Actually, the banks don’t mind Trump, as they make profits from uncertainty. As a result of Trump’s trade wars, frightened investors are pouring cash into the US from abroad, much of it going to buying US shares (hence last week’s record highs on Wall Street).

However, there remains a tension between Trump’s isolationism and the inclination of his military establishment to maintain America’s strategic outreach. Trump had to be pressured by the military into remaining in both Afghanistan and (this year) in Syria. This tension reflects a deeper divide inside US capitalism itself. On the one hand, there are those who want to build  a protected domestic economy while breaking up the EU and putting China back in its box (hopefully to collapse when its debt-ridden economy implodes). On the other hand, there are those who cling to the idea US hegemony can dominate the globe as it has since 1945.

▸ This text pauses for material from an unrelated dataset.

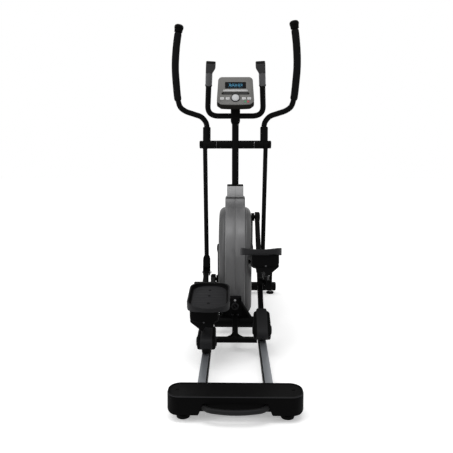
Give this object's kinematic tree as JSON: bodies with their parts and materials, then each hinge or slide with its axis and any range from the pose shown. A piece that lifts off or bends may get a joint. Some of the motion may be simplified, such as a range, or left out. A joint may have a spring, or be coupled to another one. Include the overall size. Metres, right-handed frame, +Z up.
{
  "type": "elliptical trainer",
  "caption": "Front-drive elliptical trainer: rear roller rails, pedals on crank-driven arms, swinging foam handles, fixed grips and a console on a mast.",
  "frame": {"origin": "on the floor, under the middle of the overall length and width", "axes": "+Z up, +Y from the user towards the drive casing, +X to the user's right"},
  "size_m": [0.754, 1.81, 1.7227],
  "materials": {
    "satin_black_paint": "satin",
    "black_plastic": "satin",
    "charcoal_plastic": "satin",
    "grey_casing": "metallic satin",
    "collar_grey": "satin",
    "rail_aluminium": "brushed",
    "bright_steel": "turned",
    "flywheel_iron": "machined",
    "black_rubber": "matt",
    "foam": "matt foam",
    "console_grey": "satin",
    "display_pane": "gloss",
    "dial_silver": "gloss",
    "key_white": "satin",
    "rocker_green": "satin"
  },
  "bodies": {
    "base": {"main_frame": "satin_black_paint", "mast": "satin_black_paint", "front_stabiliser": "satin_black_paint", "rear_stabiliser": "satin_black_paint", "rear_cover": "black_plastic", "lift_handle": "satin_black_paint", "rail_left": "rail_aluminium", "rail_right": "rail_aluminium", "rail_yoke": "satin_black_paint", "casing_left": "grey_casing", "casing_right": "grey_casing", "mast_collar": "collar_grey", "swing_axle": "satin_black_paint", "handlebar": "satin_black_paint", "pulse_grip_left": "charcoal_plastic", "pulse_grip_right": "charcoal_plastic", "mast_head": "black_plastic", "console": "console_grey", "display_window": "display_pane", "drive_belt": "black_rubber"},
    "roller_carrier_right": {"roller_axle_right": "bright_steel"},
    "roller_wheel_right": {"roller_wheel_right": "black_rubber"},
    "connecting_arm_right": {"connecting_arm_right": "satin_black_paint", "roller_cover_right": "charcoal_plastic"},
    "pedal_arm_right": {"pedal_arm_right": "satin_black_paint", "pedal_right": "charcoal_plastic"},
    "swing_arm_right": {"swing_arm_right": "satin_black_paint", "swing_handle_right": "satin_black_paint", "foam_grip_right": "foam", "handle_cap_right": "black_plastic"},
    "roller_carrier_left": {"roller_axle_left": "bright_steel"},
    "roller_wheel_left": {"roller_wheel_left": "black_rubber"},
    "connecting_arm_left": {"connecting_arm_left": "satin_black_paint", "roller_cover_left": "charcoal_plastic"},
    "pedal_arm_left": {"pedal_arm_left": "satin_black_paint", "pedal_left": "charcoal_plastic"},
    "swing_arm_left": {"swing_arm_left": "satin_black_paint", "swing_handle_left": "satin_black_paint", "foam_grip_left": "foam", "handle_cap_left": "black_plastic"},
    "crank": {"crank_axle": "bright_steel", "crank_arm_left": "satin_black_paint", "crank_arm_right": "satin_black_paint", "drive_pulley": "black_plastic"},
    "flywheel": {"flywheel": "flywheel_iron"},
    "brake": {"brake_yoke": "rail_aluminium"},
    "lock_knob": {"lock_knob": "black_plastic"},
    "foot_front_left": {"foot_front_left": "black_rubber"},
    "foot_rear_left": {"foot_rear_left": "black_rubber"},
    "transport_wheel_left": {"transport_wheel_left": "black_rubber"},
    "foot_front_right": {"foot_front_right": "black_rubber"},
    "foot_rear_right": {"foot_rear_right": "black_rubber"},
    "transport_wheel_right": {"transport_wheel_right": "black_rubber"},
    "dial": {"dial": "dial_silver"},
    "button_1": {"button_1": "key_white"},
    "button_2": {"button_2": "key_white"},
    "button_3": {"button_3": "key_white"},
    "button_4": {"button_4": "key_white"},
    "start_stop_rocker": {"start_stop_rocker": "rocker_green"}
  },
  "joints": [
    {"name": "right_roller_slide", "type": "slide", "parent": "base", "child": "roller_carrier_right", "axis": [0, 1, 0], "range_m": [-0.2269, 0]},
    {"name": "right_roller_spin", "type": "hinge", "parent": "roller_carrier_right", "child": "roller_wheel_right", "pos_m": [0.13, -0.25493, 0.1183], "axis": [1, 0, 0], "continuous": true},
    {"name": "right_arm_tilt", "type": "hinge", "parent": "roller_carrier_right", "child": "connecting_arm_right", "pos_m": [0.13, -0.25493, 0.1183], "axis": [1, 0, 0], "range_deg": [-8.24, 0]},
    {"name": "right_pedal_pivot", "type": "hinge", "parent": "connecting_arm_right", "child": "pedal_arm_right", "pos_m": [0.168, -0.04157, 0.3167], "axis": [1, 0, 0], "range_deg": [0, 17.65]},
    {"name": "right_swing_pivot", "type": "hinge", "parent": "base", "child": "swing_arm_right", "pos_m": [0.153, 0.45, 1.026], "axis": [1, 0, 0], "range_deg": [-15.35, 0]},
    {"name": "left_roller_slide", "type": "slide", "parent": "base", "child": "roller_carrier_left", "axis": [0, 1, 0], "range_m": [0, 0.1829]},
    {"name": "left_roller_spin", "type": "hinge", "parent": "roller_carrier_left", "child": "roller_wheel_left", "pos_m": [-0.13, -0.41145, 0.1183], "axis": [1, 0, 0], "continuous": true},
    {"name": "left_arm_tilt", "type": "hinge", "parent": "roller_carrier_left", "child": "connecting_arm_left", "pos_m": [-0.13, -0.41145, 0.1183], "axis": [1, 0, 0], "range_deg": [0, 7.01]},
    {"name": "left_pedal_pivot", "type": "hinge", "parent": "connecting_arm_left", "child": "pedal_arm_left", "pos_m": [-0.168, -0.12744, 0.18326], "axis": [1, 0, 0], "range_deg": [-13.17, 0]},
    {"name": "left_swing_pivot", "type": "hinge", "parent": "base", "child": "swing_arm_left", "pos_m": [-0.153, 0.45, 1.026], "axis": [1, 0, 0], "range_deg": [0, 13.7]},
    {"name": "crank_spin", "type": "hinge", "parent": "base", "child": "crank", "pos_m": [0, 0.375, 0.41], "axis": [1, 0, 0], "continuous": true},
    {"name": "flywheel_spin", "type": "hinge", "parent": "base", "child": "flywheel", "pos_m": [0, 0.65, 0.33], "axis": [1, 0, 0], "continuous": true},
    {"name": "brake_pivot", "type": "hinge", "parent": "base", "child": "brake", "pos_m": [-0.045, 0.56, 0.48], "axis": [1, 0, 0], "range_deg": [0, 10]},
    {"name": "lock_knob_turn", "type": "hinge", "parent": "base", "child": "lock_knob", "pos_m": [0, 0.02, 0.163], "axis": [0, -1, 0], "continuous": true},
    {"name": "foot_front_left_turn", "type": "hinge", "parent": "base", "child": "foot_front_left", "pos_m": [-0.246, 0.823, 0.01], "axis": [0, 0, 1], "continuous": true},
    {"name": "foot_rear_left_turn", "type": "hinge", "parent": "base", "child": "foot_rear_left", "pos_m": [-0.197, -0.82, 0.01], "axis": [0, 0, 1], "continuous": true},
    {"name": "transport_wheel_left_spin", "type": "hinge", "parent": "base", "child": "transport_wheel_left", "pos_m": [-0.19, 0.879, 0.032], "axis": [1, 0, 0], "continuous": true},
    {"name": "foot_front_right_turn", "type": "hinge", "parent": "base", "child": "foot_front_right", "pos_m": [0.246, 0.823, 0.01], "axis": [0, 0, 1], "continuous": true},
    {"name": "foot_rear_right_turn", "type": "hinge", "parent": "base", "child": "foot_rear_right", "pos_m": [0.197, -0.82, 0.01], "axis": [0, 0, 1], "continuous": true},
    {"name": "transport_wheel_right_spin", "type": "hinge", "parent": "base", "child": "transport_wheel_right", "pos_m": [0.19, 0.879, 0.032], "axis": [1, 0, 0], "continuous": true},
    {"name": "dial_turn", "type": "hinge", "parent": "base", "child": "dial", "pos_m": [0, 0.34316, 1.287], "axis": [0, -0.8572, 0.515], "continuous": true},
    {"name": "button_1_press", "type": "slide", "parent": "base", "child": "button_1", "axis": [0, 0.8572, -0.515], "range_m": [0, 0.0015], "stiffness_N_per_m": 400, "springref_m": -0.002},
    {"name": "button_2_press", "type": "slide", "parent": "base", "child": "button_2", "axis": [0, 0.8572, -0.515], "range_m": [0, 0.0015], "stiffness_N_per_m": 400, "springref_m": -0.002},
    {"name": "button_3_press", "type": "slide", "parent": "base", "child": "button_3", "axis": [0, 0.8572, -0.515], "range_m": [0, 0.0015], "stiffness_N_per_m": 400, "springref_m": -0.002},
    {"name": "button_4_press", "type": "slide", "parent": "base", "child": "button_4", "axis": [0, 0.8572, -0.515], "range_m": [0, 0.0015], "stiffness_N_per_m": 400, "springref_m": -0.002},
    {"name": "rocker_tip", "type": "hinge", "parent": "base", "child": "start_stop_rocker", "pos_m": [0.064, 0.33028, 1.26557], "axis": [0, 0.515, 0.8572], "range_deg": [-4, 4], "stiffness_Nm_per_rad": 0.5}
  ],
  "couplings": [
    {"joint": "right_roller_spin", "follows": "right_roller_slide", "rad_per_m": -26.316},
    {"joint": "right_arm_tilt", "follows": "right_roller_slide", "rad_per_m": 0.6321},
    {"joint": "right_pedal_pivot", "follows": "right_roller_slide", "rad_per_m": -1.3563},
    {"joint": "right_swing_pivot", "follows": "right_roller_slide", "rad_per_m": 1.179},
    {"joint": "left_roller_slide", "follows": "right_roller_slide", "ratio": -0.80542},
    {"joint": "left_roller_spin", "follows": "right_roller_slide", "rad_per_m": 21.195},
    {"joint": "left_arm_tilt", "follows": "right_roller_slide", "rad_per_m": -0.53786},
    {"joint": "left_pedal_pivot", "follows": "right_roller_slide", "rad_per_m": 1.0113},
    {"joint": "left_swing_pivot", "follows": "right_roller_slide", "rad_per_m": -1.0524},
    {"joint": "crank_spin", "follows": "right_roller_slide", "rad_per_m": -4.6145},
    {"joint": "flywheel_spin", "follows": "right_roller_slide", "rad_per_m": -31.462}
  ]
}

Here’s my conclusion: the odious Donald Trump probably represents the rational choice for American capitalism, not some pathetic aberration. The rise of China and the growing self-interest of the powerful German-EU bloc really has ended US global hegemony. Plus America finds itself tied down in endless wars in the Middle East and Asia in a Muslim zone that will never accept free-market capitalism. So Trump’s inclination to retreat to Fortress America – while deliberately disrupting the global order to sow confusion behind him – seems perfectly understandable.

However, as Napoleon found when abandoning Moscow, strategic retreats are always messy. Trump’s bluster and lies only serve to hide from Middle America the true nature of US imperial decline. And he is increasingly dependent on a bloated military that is bent on defending its privileges and authority.

All this suggests the world has entered a dangerous new era. Forget Donald the Eejit. Prepare to be worried.